The Democrats will say just about anything to delay Judge Amy Coney Barrett’s lifetime appointment to a seat on the United States Supreme Court. They’re so afraid she’ll provide the critical vote that undoes their agenda they don’t care what reason they give to stop it.

The newest pitch of Senate Minority Leader Chuck Schumer, New York Democrat, is to push off the start of her confirmation hearings now that two Senate Judiciary Committee members have tested positive for COVID-19.

That’s supposed to be a compelling reason for bringing a halt to the confirmation process. What Mr. Schumer really wants — and he’s as much doing the bidding here of the entire progressive coalition as he is trying to forestall a primary challenge two years hence from AOC — is for things to take so long the nomination dies.

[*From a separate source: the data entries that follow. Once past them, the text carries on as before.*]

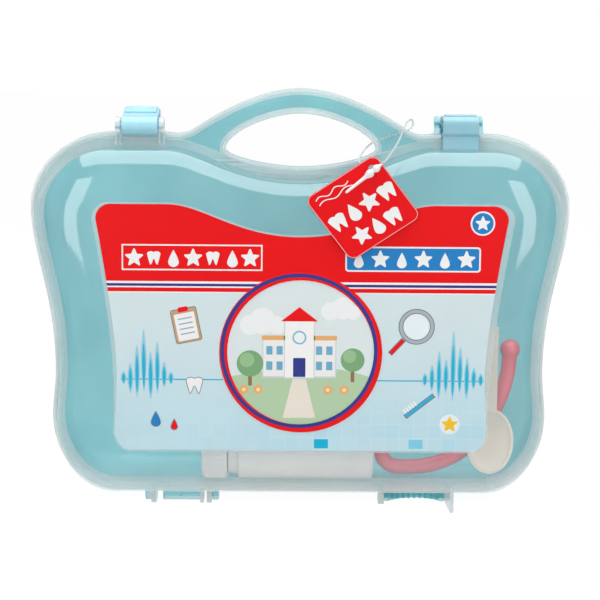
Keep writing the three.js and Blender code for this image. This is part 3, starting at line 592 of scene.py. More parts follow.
def wheel_growth():
    """Repeats a solid round the x axis."""
    tree = Growth("wheel", {
        "Count": "NodeSocketInt", "Radius": "NodeSocketFloat", "Centre": "NodeSocketVector"})
    circle = tree.node("GeometryNodeMeshCircle", None, {
        "Vertices": tree.given("Count"), "Radius": tree.given("Radius")})
    upright = tree.node("GeometryNodeTransform", None, {
        "Geometry": circle.outputs[0], "Rotation": (0, math.pi / 2, 0), "Translation": tree.given("Centre")})
    spread = tree.node("GeometryNodeInstanceOnPoints", None, {
        "Points": upright.outputs[0], "Instance": tree.given("Geometry")})
    tree.end(spread.outputs[0])
    return tree


# Materials

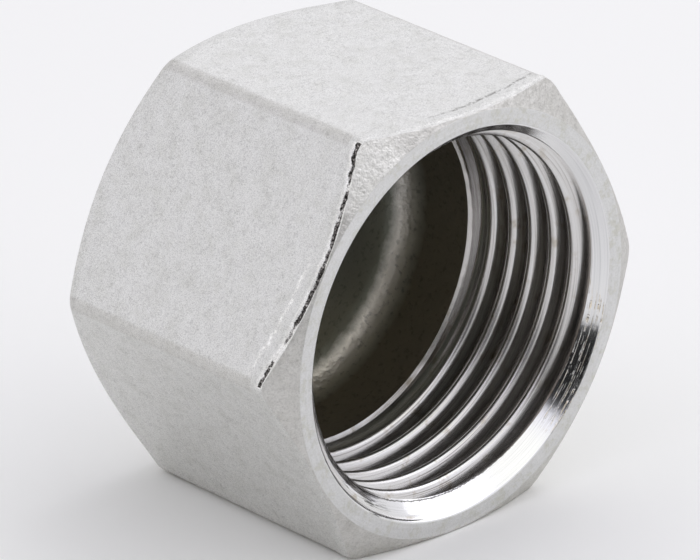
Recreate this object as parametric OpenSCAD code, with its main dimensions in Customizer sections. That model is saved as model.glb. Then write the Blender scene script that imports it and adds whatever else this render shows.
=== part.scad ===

He’s counting on President Trump to lose the election and take the Republican-controlled Senate down with him. Then, in conjunction with a handful of newly-defeated Republicans, force a rejection of her nomination. Then, an election having already occurred, he can use Senate Majority Leader Mitch McConnell’s arguments from four years ago to keep the seat vacant until the new president can fill it.

Mr. Schumer is deliberately ignoring how Senate committees have held virtual hearings for much of the year. There’s no need for the across-the-table, back and forth he called for Sunday; in fact, there’s no need for the committee to meet at all. Mr. McConnell can bypass it entirely and bring the nomination straight to the floor. But hearings are normally held and the GOP shouldn’t break with the norms this close to the election.

The way around the initial absence of Sens. Mike Lee, Utah Republican, and Tom Tillis, North Carolina Republican, both in quarantine because of the coronavirus, is for them to declare at the start they’ll be voting to send the Coney Barrett nomination to the full Senate for its consideration.

They can do this precisely because the full Senate, Mr. Lee and Mr. Tillis included, advised and consented to her being placed on the federal bench within the last couple of years. If she was qualified then, then she’s qualified now — at least as far as her nomination being brought to the floor goes.

For good measure, they could add something about the need for the high court to have a full complement of justices before it begins addressing the issues the 2020 election is almost certain to create. They wouldn’t be wrong.